6. The Investigative Judgment. According to SDA theology, beginning on October 22, 1844, Christ entered upon the “judgment phase” of His ministry, whereby He blots out sin: [The SDA doctrine of the "Investigative Judgment" rests on Ellen G. White's claimed revelation that Christ entered the heavenly Holy of Holies, not at His ascension, but in 1844, wherein He then began to investigate the records of human works (TGC, pp. 362-373) (cf. Heb. 9).] “When Christ, by virtue of His own blood, removes the sins of His people from the heavenly sanctuary at the close of His ministration, He will place them upon Satan, who, in the execution of the judgment, must bear the final penalty” (TGC, p. 422). Satan, thereby, becomes the scapegoat of Leviticus 16. This lack of clear distinction between the forgiveness of sins and the blotting out of sins, makes it impossible for anyone to know, even in the hour of his death, whether he is saved or not. (SDAs are not “allowed” to experience assurance of salvation, because then there would be no pressure on them to keep the Old Testament law, as interpreted by Ellen G. White, and especially no pressure to pay the tithe.) Moreover, the concept that the sins of all men are to be laid on Satan, assigns to Satan an indispensable role in the blotting out of sin, thus nullifying the all-sufficiency of the finished work of Christ. [When Jesus said on the cross, "It is finished," i.e. completed, paid in full, it cannot be that there is yet another salvation event more than 1,800 years later, just as essential to salvation as Christ's death on the cross, in which one must believe in order to be saved. This is clearly "another gospel" (Gal. 1:6–9).]4
The “Investigative Judgment” and the “Scapegoat Theory of the Atonement” are, by themselves, so non-Biblical as to contradict Galatians 1:8-9. It is “another gospel,” about which the Apostle Paul wrote, “let such be anathema” (i.e., cursed/condemned). Yet according to Ellen White, one must believe this doctrine to be saved:
“Those who would share the benefits of the Savior’s mediation should permit nothing to interfere with their duty to perfect holiness in the fear of God … The subject of the sanctuary and the Investigative Judgment should be clearly understood by the people of God. All need a knowledge for themselves of the position [in the Holy of Holies] and work [Investigative Judgment] of their great High Priest. Otherwise it will be impossible for them to exercise the faith which is essential at this time or to occupy the position which God designs for them to fill. Every individual has a soul to save or to lose. Each has a case pending at the bar of God … All who have received the light on these subjects are to bear testimony of the great truths which God has committed to them. The sanctuary in heaven is the very center of Christ’s work in behalf of men … It is of the utmost importance that all should thoroughly investigate these subjects … The intercession of Christ in man’s behalf in the sanctuary above is as essential to the plan of salvation as was His death upon a cross. By His death He began that work which after his resurrection He ascended to complete in Heaven” (TGC, pp. 488–89; emphasis added).
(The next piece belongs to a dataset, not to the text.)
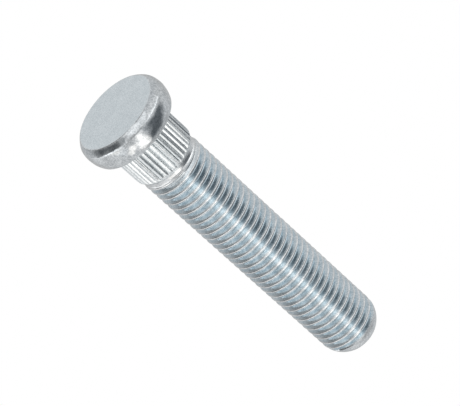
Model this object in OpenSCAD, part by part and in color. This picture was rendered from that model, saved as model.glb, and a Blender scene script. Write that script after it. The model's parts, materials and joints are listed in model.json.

7. The Sabbath. “In the last days, the Sabbath test will be made plain. When this time comes, anyone who does not keep the Sabbath will receive the mark of the beast and will be kept from heaven” (TGC, p. 449); “… [T]he divine institution of the Sabbath is to be restored … The delivering of this message will precipitate a conflict that will involve the whole world. The central issue will be obedience to God’s law and the observance of the Sabbath. … Those who reject it will eventually receive the mark of the beast” (TGC, pp. 262–63). In one of her most revered works, Ellen White wrote that Sabbath observance would be the “line of distinction” in the “final test” that will separate God’s end-time people who “receive the seal of God” and are saved, from those who “receive the mark of the beast” (The Great Controversy Between Christ and Satan, p. 605). Describing a supposed vision direct from God, Ellen White wrote, “I saw that the Holy Sabbath is, and will be, the separating wall between the true Israel of God and unbelievers” (Early Writings, p. 33; emphasis added). She also wrote of some Adventists failing to understand that “Sabbath … observance was of sufficient importance to draw a line between the people of God and unbelievers” (Ibid., p. 85).
SDAs have, thereby, made Sabbath-keeping a criterion for a personal relationship with the Lord — even to the extent of one’s salvation! Why? Because, according to SDAs, we are all to be under strict adherence to Old Testament Law, including the Ten Commandments, of which the fourth one says, “keep the Sabbath.” (This Sabbath-keeping requirement was supposedly confirmed in a vision received by Ellen G. White, rather than by study of the Bible.) SDAs believe that “Sunday-keeping” will be the mark of the beast in the future.
8. Ellen G. White, the Prophet. Many rank-and-file SDA members deny that their organization any longer decrees Ellen G. White a God-inspired prophet. Yet in SDA official publications, the SDA church continues to defend Ellen White legends, and maintain there was no difference in the degree of inspiration she received from that received by Bible writers (Review & Herald, 4 October 1928, p. 11; “Source of Final Appeal,” Adventist Review, 3 June 1971, pp. 4–6; G. A. Irwin, Mark of the Beast, p. 1; “The Inspiration and Authority of the Ellen G. White Writings,” Adventist Review, 15 July 1982, p. 3; Ministry, October 1981, p. 8 (5); see also, Judged by the Gospel, pp. 125–130). And in the SDA June 2000, General Conference, the church voted to more aggressively affirm and support the “Spirit of Prophecy through the ministry of Ellen White” (Adventist Today, [online: July 2000]).